Required task
Beginning at the first line of the data, print each line exactly, stopping after the line that contains "return points".

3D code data
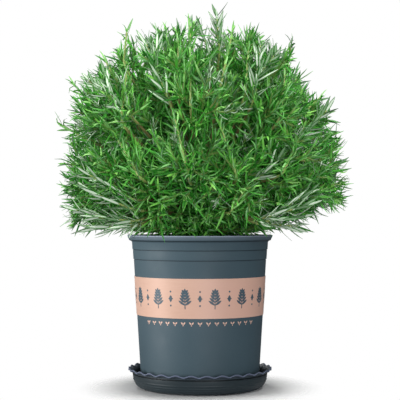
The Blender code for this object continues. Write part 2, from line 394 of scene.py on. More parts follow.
def saucerOutline():
    # the wall bows out from the base in a quarter ellipse, with fine ribs round it
    edgeZ = saucerHigh.z - saucer["rise"]
    underZ = edgeZ - saucer["flangeDepth"]
    bow = saucer["wallRadius"] - saucer["baseRadius"]
    points = [(0.0, 0.0)]
    steps = 40
    for i in range(steps + 1):
        turn = math.pi / 2 * i / steps
        up = i / steps
        rib = max(0.0, math.sin(math.tau * saucer["ribs"] * (up - 0.35) / 0.5)) if 0.35 < up < 0.85 else 0.0
        r = saucer["baseRadius"] + bow * math.sin(turn) + saucer["ribDepth"] * rib
        points.append((r, underZ * (1.0 - math.cos(turn))))
    # a groove, then a bead, then the flange that carries the wavy edge
    grooveR = saucer["wallRadius"] - saucer["grooveDepth"]
    points.append((saucer["wallRadius"] + 0.0003, underZ + 0.0001))
    points.append((grooveR, underZ + 0.0004))
    points.append((grooveR, underZ + 0.0014))
    points += arc(saucer["wallRadius"] + 0.0004, underZ + 0.0020, 0.0006, -90, 60, 5)
    edgeR = saucerHigh.x
    points.append((edgeR - 0.0009, edgeZ - 0.0011))
    points += arc(edgeR - 0.0007, edgeZ - 0.0004, 0.0007, -60, 100, 6)
    points.append((saucer["wallRadius"] - 0.0004, edgeZ - 0.0012))
    for i in range(12, -1, -1):
        turn = math.pi / 2 * i / 12
        r = saucer["baseRadius"] - saucer["wall"] + bow * math.sin(turn)
        rise = (underZ - saucer["floor"]) * (1.0 - math.cos(turn))
        points.append((r, saucer["floor"] + rise))
    points.append((0.0, saucer["floor"]))
    return points


def scallopTree(values):
    # lifts the edge in waves, and marks how near each point is to the edge
    tree, given, out = newTree("scallops", values)
    place = positionParts(tree)
    turn = minus(tree, calc(tree, "ARCTAN2", place["Y"], place["X"]), given["First Crest"])
    outward = spread(tree, distanceOut(tree, place), given["Wall Radius"], given["Edge Radius"])
    wave = calc(tree, "COSINE", times(tree, turn, given["Scallops"]))
    # crests are round and hollows tighter
    crest = calc(tree, "POWER", calc(tree, "MULTIPLY_ADD", wave, 0.5, 0.5), 0.75)
    wave = calc(tree, "MULTIPLY_ADD", crest, 2.0, -1.0)
    lift = times(tree, wave, given["Rise"], outward)
    marked = stored(tree, given["Geometry"], "edgeNear", outward)
    tree.links.new(shifted(tree, marked, Offset=combined(tree, Z=lift)), out["Geometry"])
    return tree


def saucerPlastic():
    material, tree, sockets = newMaterial("darkSaucerPlastic", specular=0.3)
    colour = patchy(tree, 14.0, 3.0, (0.019, 0.030, 0.036), (0.026, 0.040, 0.048))
    # painted light: the flange under the edge is painted paler as if lit, above a groove painted dark as
    # shade
    height = objectParts(tree)["Z"]
    underZ = saucerHigh.z - saucer["rise"] - saucer["flangeDepth"]
    flange = spread(tree, height, underZ + 0.0014, underZ + 0.0022, smooth=True)
    colour = tinted(tree, colour, flange, 0.45, (0.085, 0.112, 0.140))
    near = calc(tree, "ABSOLUTE", minus(tree, height, underZ + 0.0008))
    groove = spread(tree, near, 0.0013, 0.0006, smooth=True)
    colour = tinted(tree, colour, groove, 0.8, (0.005, 0.009, 0.012))
    # painted highlight along the wavy edge
    edgeHighlight = spread(tree, attribute(tree, "edgeNear"), 0.45, 0.9, smooth=True)
    colour = tinted(tree, colour, edgeHighlight, 0.8, (0.17, 0.20, 0.30))
    tree.links.new(colour, sockets["Base Color"])
    tree.links.new(spread(tree, noise(tree, 60.0, 4.0), 0.3, 0.7, 0.44, 0.54), sockets["Roughness"])
    bumped(tree, sockets, noise(tree, 1200.0, 2.0), 0.25, 0.00006)
    return material


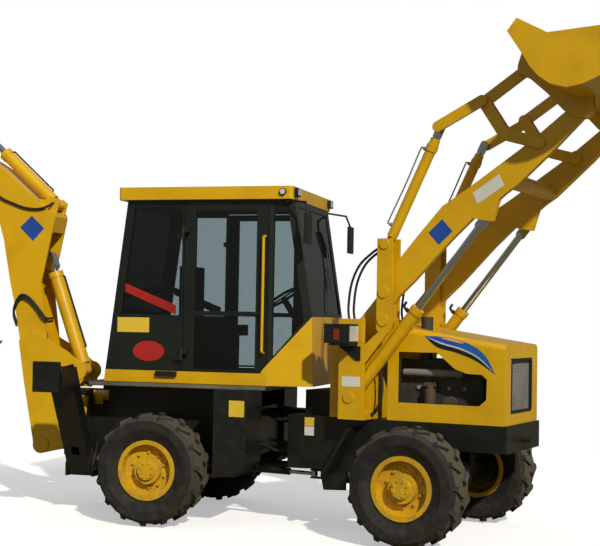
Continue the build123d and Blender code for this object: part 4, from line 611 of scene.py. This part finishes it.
# Oil pipes along the tilt cylinders, and long glands: the barrels' ends reach close up to the rods' eyes
cylinderY = 0.575
tiltLine = besideCylinder((1.322, 2.660), (1.816, 3.702))
tiltPipe = dict(path=[(0.175, 0.040), (0.175, 0.088), (0.215, 0.096), (0.560, 0.090), (0.885, 0.096),
                      (0.925, 0.088), (0.925, 0.045)],
                radius=0.008, ports=(0.175, 0.925), portLow=0.040, portHigh=0.072, portRadius=0.017)
tiltGland = dict(start=0.970, neck=1.046, radius=0.050, neckRadius=0.043)
pipes = Shapes()
glands = Shapes()
for side in bothSides:
    y = side * cylinderY
    pipes.tube([tiltLine(along, out, y) for along, out in tiltPipe["path"]], tiltPipe["radius"], 8, 5)
    for along in tiltPipe["ports"]:
        pipes.rod(tiltLine(along, tiltPipe["portLow"], y), tiltLine(along, tiltPipe["portHigh"], y),
                  tiltPipe["portRadius"], 8)
    glands.rod(tiltLine(tiltGland["start"], 0.0, y), tiltLine(tiltGland["neck"], 0.0, y),
               tiltGland["radius"], 20, tiltGland["neckRadius"])
pipes.make("tiltPipes", "bareSteel", "tilt_barrels", turn, slotName="rod_chrome")
glands.make("tiltGlands", "yellowPaint", "tilt_barrels", turn, slotName="yellow_paint")

# An elbow at the upper port of each lift cylinder
liftLine = besideCylinder((0.985, 1.262), (2.258, 2.895))
liftElbow = dict(port=0.960, portLow=0.050, portHigh=0.088, portRadius=0.020, radius=0.013,
                 path=[(0.960, 0.080), (0.961, 0.105), (0.975, 0.124), (1.015, 0.128)])
elbows = Shapes()
for side in bothSides:
    y = side * cylinderY
    elbows.rod(liftLine(liftElbow["port"], liftElbow["portLow"], y),
               liftLine(liftElbow["port"], liftElbow["portHigh"], y), liftElbow["portRadius"], 8)
    elbows.tube([liftLine(along, out, y) for along, out in liftElbow["path"]], liftElbow["radius"], 8, 5)
elbows.make("liftPipes", "hoseRubber", "lift_barrels", turn, slotName="dark_paint")

# Oil pipes along the two cylinders of the digging boom, on their lower sides
diggingPipes = [
    dict(name="boomPipes", body="boom_barrel", base=(-2.205, 1.392), tip=(-2.640, 2.590), barrel=0.074,
         start=0.230, end=1.020),
    dict(name="crowdPipes", body="boom", base=(-2.560, 3.118), tip=(-3.621, 4.067), barrel=0.066,
         start=0.150, end=0.790),
]
pipeLay = dict(sunk=0.010, proud=0.016, turnLength=0.012, straightFrom=0.08, radius=0.009)
for item in diggingPipes:
    line = besideCylinder(item["base"], item["tip"])
    sunk = -(item["barrel"] - pipeLay["sunk"])
    proud = -(item["barrel"] + pipeLay["proud"])
    start, end = item["start"], item["end"]
    shape = Shapes()
    shape.tube([line(start, sunk), line(start + pipeLay["turnLength"], proud),
                line(start + pipeLay["straightFrom"], proud), line(end - pipeLay["straightFrom"], proud),
                line(end - pipeLay["turnLength"], proud), line(end, sunk)], pipeLay["radius"], 8, 5)
    shape.make(item["name"], "hoseRubber", item["body"], slotName="dark_paint")

# Louvres on the sides of the tower housing
louvre = dict(rear=0.715, front=0.850, low=1.110, count=20, pitch=0.030, height=0.014,
              inner=0.4795, outer=0.487)
louvres = Shapes()
for side in bothSides:
    y0, y1 = span(side, louvre["inner"], louvre["outer"])
    for i in range(louvre["count"]):
        z = louvre["low"] + louvre["pitch"] * i
        louvres.box((louvre["rear"], y0, z), (louvre["front"], y1, z + louvre["height"]))
louvres.make("louvres", "yellowPaint", "front", turn, slotName="yellow_paint")

# Hoses from the valve block forward into the tower housing
valveHose = dict(count=5, low=1.095, pitch=0.040, radius=0.012,
                 path=[(0.600, 0.252, 0.0), (0.620, 0.285, 0.004), (0.665, 0.290, 0.020)],
                 endX=0.710, endY=0.215, endStep=0.012, endLift=0.030)
valveHoses = Shapes()
for side in bothSides:
    for i in range(valveHose["count"]):
        z = valveHose["low"] + valveHose["pitch"] * i
        path = [(x, side * y, z + lift) for x, y, lift in valveHose["path"]]
        path.append((valveHose["endX"], side * (valveHose["endY"] - valveHose["endStep"] * i),
                     z + valveHose["endLift"]))
        valveHoses.tube(path, valveHose["radius"], 8, 6)
valveHoses.make("valveHoses", "bareSteel", "front", turn, smooth=True, slotName="dark_paint")

# What shows of the engine through the side openings: manifold with its branches and bolts, filter, pulley
say("engine")
blockY = 0.246
manifold = dict(y=0.300, z=1.500, rear=1.380, front=1.960, radius=0.036, count=4, first=1.440, pitch=0.150,
                branchZ=1.470, branchRadius=0.026,
                boltShift=0.070, boltZ=1.360, boltY=0.268, boltRadius=0.020)
oilFilter = dict(x=1.640, y=0.310, low=1.180, shoulder=1.350, high=1.385, radius=0.052, neckRadius=0.034,
                 head=dict(half=0.055, outer=0.320, low=1.375, high=1.410))
pulley = dict(x=1.830, z=1.230, outer=0.330, radius=0.062)
for side, sideName in ((-1, "right"), (1, "left")):
    block = side * blockY
    out = side * manifold["y"]
    dress = Shapes()
    dress.rod((manifold["rear"], out, manifold["z"]), (manifold["front"], out, manifold["z"]),
              manifold["radius"], 16)
    for i in range(manifold["count"]):
        x = manifold["first"] + manifold["pitch"] * i
        dress.rod((x, block, manifold["branchZ"]), (x, out, manifold["z"]), manifold["branchRadius"])
        bolt = x + manifold["boltShift"]
        dress.rod((bolt, block, manifold["boltZ"]), (bolt, side * manifold["boltY"], manifold["boltZ"]),
                  manifold["boltRadius"], 8)
    dress.make("manifold_" + sideName, "bareSteel", "front", turn, slotName="engine_iron")
    can = side * oilFilter["y"]
    head = oilFilter["head"]
    y0, y1 = span(side, blockY, head["outer"])
    cans = Shapes()
    cans.rod((oilFilter["x"], can, oilFilter["low"]), (oilFilter["x"], can, oilFilter["shoulder"]),
             oilFilter["radius"], 20)
    cans.rod((oilFilter["x"], can, oilFilter["shoulder"]), (oilFilter["x"], can, oilFilter["high"]),
             oilFilter["neckRadius"], 16)
    cans.box((oilFilter["x"] - head["half"], y0, head["low"]),
             (oilFilter["x"] + head["half"], y1, head["high"]))
    cans.rod((pulley["x"], block, pulley["z"]), (pulley["x"], side * pulley["outer"], pulley["z"]),
             pulley["radius"], 20)
    cans.make("engineFilter_" + sideName, "rustyIron", "front", turn, slotName="engine_iron")

# Camera, solved from the photograph: place, angles in degrees, and focal length in pixels of the width
say("camera")
camera = dict(x=3.4831, y=-12.1321, z=1.9591, yaw=15.577, pitch=2.130, roll=1.0455,
              focal=1263.87, width=600.0, sensor=36.0)
yaw, pitch, roll = (math.radians(camera[key]) for key in ("yaw", "pitch", "roll"))
forward = Vector((-math.sin(yaw) * math.cos(pitch), math.cos(yaw) * math.cos(pitch), math.sin(pitch)))
levelRight = forward.cross(Vector((0, 0, 1))).normalized()
levelUp = levelRight.cross(forward)
right = levelRight * math.cos(roll) + levelUp * math.sin(roll)
up = levelUp * math.cos(roll) - levelRight * math.sin(roll)
cameraData = bpy.data.cameras.new("camera")
cameraData.sensor_width = camera["sensor"]
cameraData.lens = camera["focal"] * camera["sensor"] / camera["width"]
cameraObject = bpy.data.objects.new("camera", cameraData)
bpy.context.scene.collection.objects.link(cameraObject)
aim = Matrix((right, up, -forward)).transposed().to_4x4()
cameraObject.matrix_world = Matrix.Translation((camera["x"], camera["y"], camera["z"])) @ aim
bpy.context.scene.camera = cameraObject

# Light: a sun from the machine's front right, 34 degrees up, and a surround that is white to the camera
sunlight = dict(energy=3.0, softness=1.5, colour=(1.0, 0.95, 0.86), towards=(0.8, -1.05, 0.9))
sunData = bpy.data.lights.new("sun", "SUN")
sunData.energy = sunlight["energy"]
sunData.angle = math.radians(sunlight["softness"])
sunData.color = sunlight["colour"]
sun = bpy.data.objects.new("sun", sunData)
sun.rotation_euler = Vector(sunlight["towards"]).to_track_quat("Z", "Y").to_euler()
bpy.context.scene.collection.objects.link(sun)

surround = dict(ground="7C7458", sky="D2D8DA", strength=0.4, skyline=(0.3, -0.5))
world = bpy.data.worlds.new("surround")
bpy.context.scene.world = world
world.use_nodes = True
tree = world.node_tree
tree.nodes.clear()
view = node(tree, "ShaderNodeNewGeometry")
heights = node(tree, "ShaderNodeSeparateXYZ", {"Vector": view.outputs["Incoming"]})
ramp = node(tree, "ShaderNodeMapRange", {"Value": heights.outputs["Z"], "From Min": surround["skyline"][0],
                                         "From Max": surround["skyline"][1]})
tone = node(tree, "ShaderNodeMix", {"Factor": ramp.outputs["Result"], "A": colour(surround["ground"]),
                                    "B": colour(surround["sky"])}, data_type="RGBA")
lit = node(tree, "ShaderNodeBackground", {"Color": tone.outputs["Result"], "Strength": surround["strength"]})
seen = node(tree, "ShaderNodeBackground", {"Color": (1, 1, 1, 1), "Strength": 1.0})
ray = node(tree, "ShaderNodeLightPath")
choose = node(tree, "ShaderNodeMixShader", {"Fac": ray.outputs["Is Camera Ray"], 1: lit.outputs["Background"],
                                            2: seen.outputs["Background"]})
node(tree, "ShaderNodeOutputWorld", {"Surface": choose.outputs["Shader"]})
bpy.context.scene.view_settings.view_transform = "Standard"

# Plain pale floor: white to the camera where it is lit, dull ground to everything else, and fading out
floorLook = dict(half=14.0, fadeFrom=4.5, fadeTo=8.5, pale="F0F0EE", glow=0.42, ground="8A8266")
floorMesh = bpy.data.meshes.new("floor")
half = floorLook["half"]
floorMesh.from_pydata([(-half, -half, 0), (half, -half, 0), (half, half, 0), (-half, half, 0)], [],
                      [(0, 1, 2, 3)])
floor = bpy.data.objects.new("floor", floorMesh)
bpy.context.scene.collection.objects.link(floor)
floorPaint, tree = newMaterial("floorPale")
floorMesh.materials.append(floorPaint)
where = node(tree, "ShaderNodeTexCoord")
reach = node(tree, "ShaderNodeVectorMath", {0: where.outputs["Object"]}, operation="LENGTH")
fade = node(tree, "ShaderNodeMapRange", {"Value": reach.outputs["Value"], "From Min": floorLook["fadeFrom"],
                                         "From Max": floorLook["fadeTo"]})
pale = node(tree, "ShaderNodeBsdfDiffuse", {"Color": colour(floorLook["pale"])})
glow = node(tree, "ShaderNodeEmission", {"Strength": floorLook["glow"]})
white = node(tree, "ShaderNodeEmission", {"Strength": 1.0})
ground = node(tree, "ShaderNodeBsdfDiffuse", {"Color": colour(floorLook["ground"])})
bright = node(tree, "ShaderNodeAddShader", {0: pale.outputs["BSDF"], 1: glow.outputs["Emission"]})
faded = node(tree, "ShaderNodeMixShader", {"Fac": fade.outputs["Result"], 1: bright.outputs["Shader"],
                                           2: white.outputs["Emission"]})
ray = node(tree, "ShaderNodeLightPath")
shown = node(tree, "ShaderNodeMixShader", {"Fac": ray.outputs["Is Camera Ray"], 1: ground.outputs["BSDF"],
                                           2: faded.outputs["Shader"]})
node(tree, "ShaderNodeOutputMaterial", {"Surface": shown.outputs["Shader"]})

say("finish")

Result for this exercise
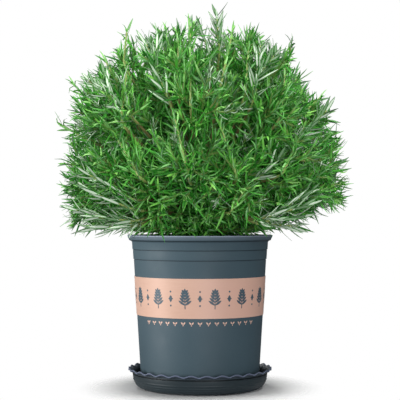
The Blender code for this object continues. Write part 2, from line 394 of scene.py on. More parts follow.
def saucerOutline():
    # the wall bows out from the base in a quarter ellipse, with fine ribs round it
    edgeZ = saucerHigh.z - saucer["rise"]
    underZ = edgeZ - saucer["flangeDepth"]
    bow = saucer["wallRadius"] - saucer["baseRadius"]
    points = [(0.0, 0.0)]
    steps = 40
    for i in range(steps + 1):
        turn = math.pi / 2 * i / steps
        up = i / steps
        rib = max(0.0, math.sin(math.tau * saucer["ribs"] * (up - 0.35) / 0.5)) if 0.35 < up < 0.85 else 0.0
        r = saucer["baseRadius"] + bow * math.sin(turn) + saucer["ribDepth"] * rib
        points.append((r, underZ * (1.0 - math.cos(turn))))
    # a groove, then a bead, then the flange that carries the wavy edge
    grooveR = saucer["wallRadius"] - saucer["grooveDepth"]
    points.append((saucer["wallRadius"] + 0.0003, underZ + 0.0001))
    points.append((grooveR, underZ + 0.0004))
    points.append((grooveR, underZ + 0.0014))
    points += arc(saucer["wallRadius"] + 0.0004, underZ + 0.0020, 0.0006, -90, 60, 5)
    edgeR = saucerHigh.x
    points.append((edgeR - 0.0009, edgeZ - 0.0011))
    points += arc(edgeR - 0.0007, edgeZ - 0.0004, 0.0007, -60, 100, 6)
    points.append((saucer["wallRadius"] - 0.0004, edgeZ - 0.0012))
    for i in range(12, -1, -1):
        turn = math.pi / 2 * i / 12
        r = saucer["baseRadius"] - saucer["wall"] + bow * math.sin(turn)
        rise = (underZ - saucer["floor"]) * (1.0 - math.cos(turn))
        points.append((r, saucer["floor"] + rise))
    points.append((0.0, saucer["floor"]))
    return points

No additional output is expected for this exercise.